**OBJECTIVE**. From the first line of the data through the line containing "e^(-(distance / radius)^2).", return each line exactly.

**DATA PROVIDED**.
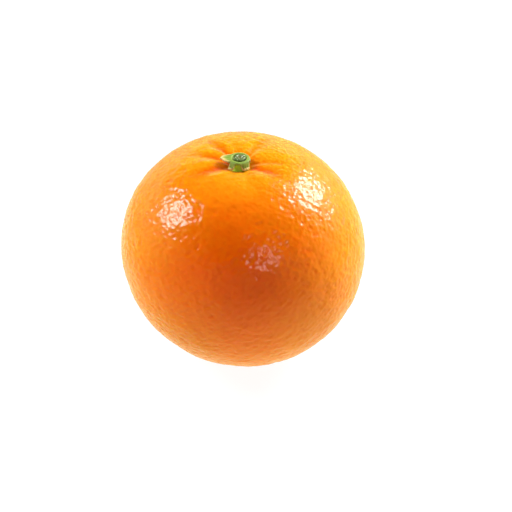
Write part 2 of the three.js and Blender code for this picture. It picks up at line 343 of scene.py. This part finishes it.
def pit_relief():
    """At each point the sum over the pits of depth e^(-(distance / radius)^2).

    A pit reaches only a millimetre, so each face is worked out in blocks with the pits near them.
    """
    relief = np.zeros(grids.shape[:3])
    strips = np.array_split(np.arange(CELLS + 1), BLOCKS)
    for face in range(len(grids)):
        for rows in strips:
            for columns in strips:
                block = grids[face][rows[:, None], columns]
                middle = block.mean(axis=(0, 1))
                middle /= np.linalg.norm(middle)
                near = pits @ middle > math.cos(BLOCK_REACH)
                chord = np.sqrt(np.maximum(2 - 2 * block @ pits[near].T, 0)) * MEAN_RADIUS
                shaped = pit_depths[near] * bell(chord / pit_radii[near])
                relief[face][rows[:, None], columns] = shaped.sum(-1)
    return relief.ravel()[first]


pit_depth = pit_relief()
print(f"pits are {pit_depth.mean():.3f} mm deep in the mean, {pit_depth.max():.3f} at most")

# %% Lumps, swells and the finished rind
SKIN_WAVES = {  # height, and how far apart the waves are at the least and at the most
    "lumps": (0.17, 2.4, 4.6),
    "swells": (0.28, 6, 12),
    "bulges": (0.4, 18, 34),
}

on_sphere = directions * MEAN_RADIUS
relief = pit_depth.copy()
for name, (height, shortest, longest) in SKIN_WAVES.items():
    relief += height * ripples(on_sphere, shortest, longest, draws)
    print(f"{name} are {height} mm high and {shortest} to {longest} mm apart")
relief -= relief.min()
rind_surface = rind_points(directions, relief)

# %% Shades of the rind
# Painted shade: the side that faces the camera gets a redder, darker patch, with a warmer zone round
# it.
FRONT_SHADE_DIRECTION = np.array([-0.03, -0.894, 0.448])
BACK_DIRECTION = np.array([0.25, 0.92, -0.3])  # a second patch, on the side away from the camera
FRONT_SHADE_REACH = math.radians(38)  # the redder middle of a patch
WARM_REACH = math.radians(43)  # the warmer zone round it
PATCH_WAVER = math.radians(16)
PATCH_WAVES = (12, 30)

distance = np.hypot(rind_surface[:, 0] - seat_offset, rind_surface[:, 1])
azimuth = np.degrees(np.arctan2(rind_surface[:, 1], rind_surface[:, 0] - seat_offset))
upper_half = directions[:, 2] > 0
waver = PATCH_WAVER * (ripples(on_sphere, *PATCH_WAVES, draws) - 0.5)
from_front_shade, from_back = [
    np.arccos(np.clip(directions @ middle, -1, 1)) + waver
    for middle in (FRONT_SHADE_DIRECTION, BACK_DIRECTION)
]
rind_shades = {
    "pit": np.clip(pit_depth / PIT_DEPTHS[1], 0, 1),
    # painted shade: darker orange on the floors of the furrows
    "furrow": np.where(upper_half, valley_share(distance, azimuth), 0),
    # painted shade: dark red in the throat round the calyx
    "throat": np.where(upper_half, bell(distance / THROAT_RADIUS), 0),
    "scar": np.where(upper_half, 0, bell(distance / SCAR_RADIUS)),
    # painted shade of the front: redder and darker
    "front_shade": bell(from_front_shade / FRONT_SHADE_REACH),
    # partly painted shade: warmer round the front patch, and warmer in a second patch at the back
    "warm": np.maximum(bell(from_front_shade / WARM_REACH), bell(from_back / WARM_REACH)),
}
rind = make_piece("rind", rind_surface, rind_quads.tolist(), rind_shades, "fruit")

# %% [markdown]
# ## The calyx
#
# The green button on top is the flower's calyx, which stays on the fruit when it is picked. It is a
# short cup with five pointed sepals on its rim. One spreads level and four are folded down over the
# cup's wall. It could be a cup and five leaves, but it grew as one piece, so it is one surface: a
# profile that runs from the recess over the rim, out to a sepal's edge, back below it and down the
# wall. The profile changes with the azimuth, because reach and fold are functions of it.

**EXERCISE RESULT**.
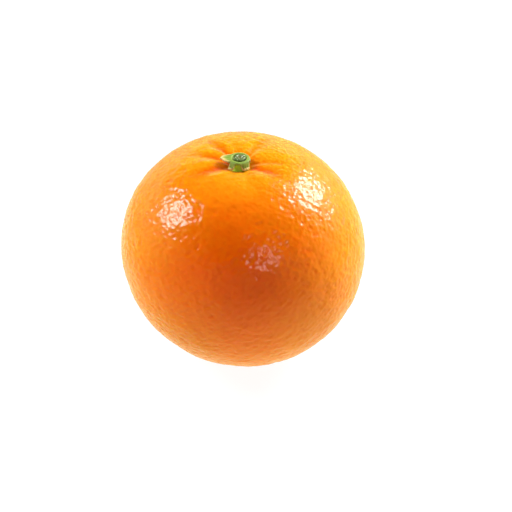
Write part 2 of the three.js and Blender code for this picture. It picks up at line 343 of scene.py. This part finishes it.
def pit_relief():
    """At each point the sum over the pits of depth e^(-(distance / radius)^2).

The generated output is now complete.